Te lo digo porque he sido tú. He sentido lo que sientes tú. Yo también me he querido morir. Yo también he sentido que era un deshecho o un monstruo o una equivocación de la naturaleza. He sentido también, bonica meva, que jamás sería feliz o que jamás disfrutaría de los amores. Me he sentido sola. Sé lo que son noches oscuras en las que la única compañía es tu dolor.

Sin embargo, el dolor lo sentimos porque ya estamos a salvo. Cuando te abusaron, ¿qué sentías? Nada. No sentías nada más que un enfado sordo contra el mundo, pero sin dirección ni mucho menos dirigido a quien debía estarlo. Yo empecé a sentirlo cuando ya me había puesto a salvo, aunque estuviera alojada en una pensión sin saber ni si ibas a poder comer. Hemos pasado momentos duros. Sé que el tuyo lo es ahora y que te miro y te abrazo con la suerte de haber rehecho mi corazón.

Es que puedes rehacerlo.

Si me permites el consejo, para que no sufras innecesariamente, te diría que pidas ayuda antes de cuando ya no des más de ti. Me costó aprender a hacerlo y sé que la gran dificultad es no querer sentirte una carga. Cielo, no lo eres: eres una mujer que brilla incluso en tal oscuridad. Vas a brillar mucho más, reina. Confía en el hecho de que hay quien te ama con locura y me estoy refiriendo a tantos amigos y amigas a los que tocaste sus corazones con tu bondad. Es que, amor, eres buena. No eres mala. Eso fue una mentira para destruirte. Eres buena. Eres buena. Eres muy buena. ¿Te has equivocado? Sí, yo también. Tú y yo sabemos que sabes pedir perdón cuando te has equivocado con alguien.

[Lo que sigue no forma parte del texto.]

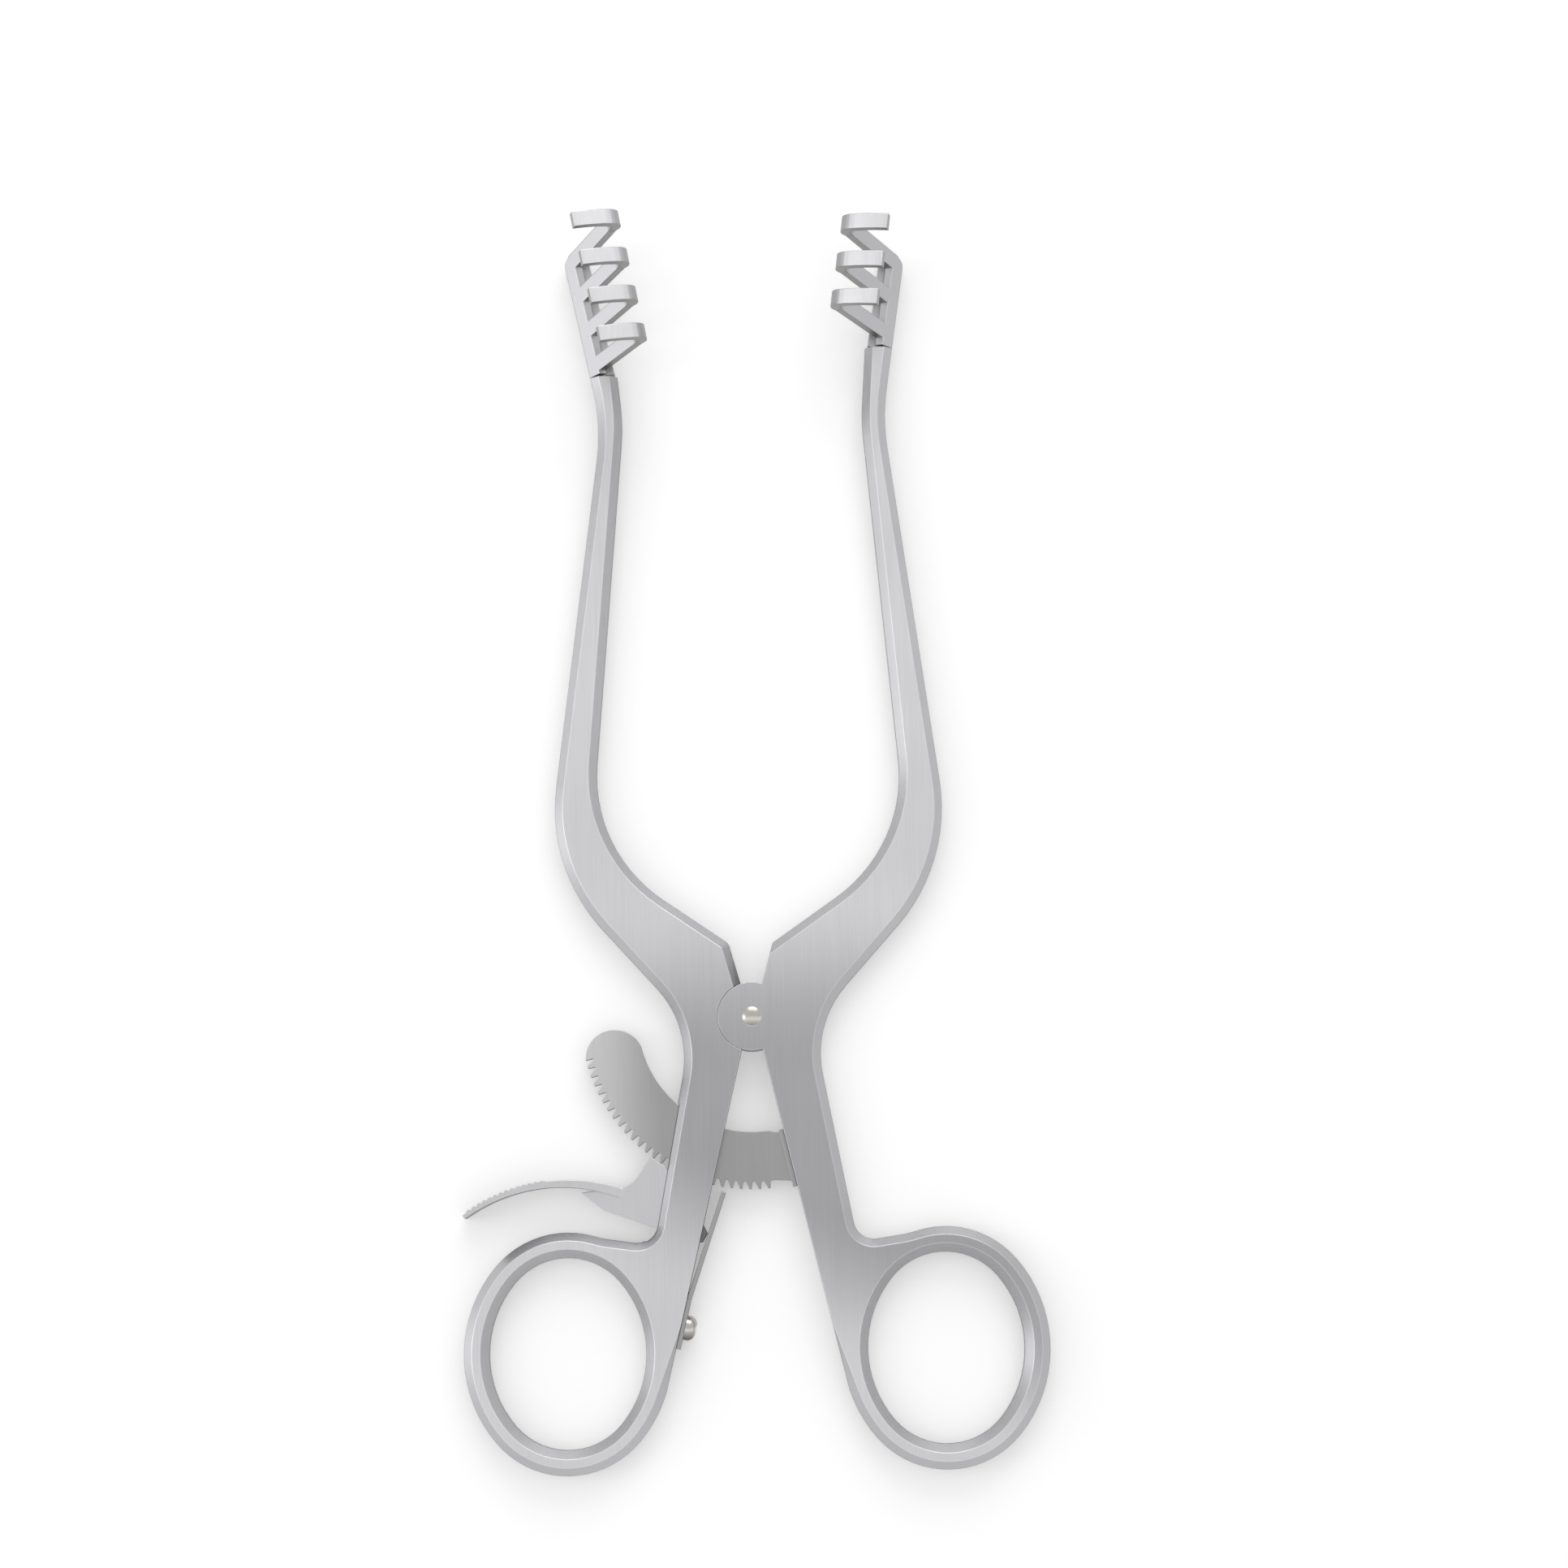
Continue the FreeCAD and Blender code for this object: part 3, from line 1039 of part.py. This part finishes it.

Te abrazo con locura, mi amor. Te corono con la corona que te mereces: una de reina bellísima, quizás teñida de sangre, de reina y diosa guerrera llena de amor. Puedo ver en tus ojos hinchados la misma confusión de cuando me coronaron a mí, que también fui coronada en una noche de llantos y vómitos en la que lo menos que me sentía era merecedora de esta dignidad. Créeme: un día la llevarás con tal orgullo y naturalidad que será parte de tu cabellera, de tu mirada y de los pasos llenos de fuerza con los que atravesarás la vida.

Cuando te sientas perdida, sabes dónde encontrarme. Te amo.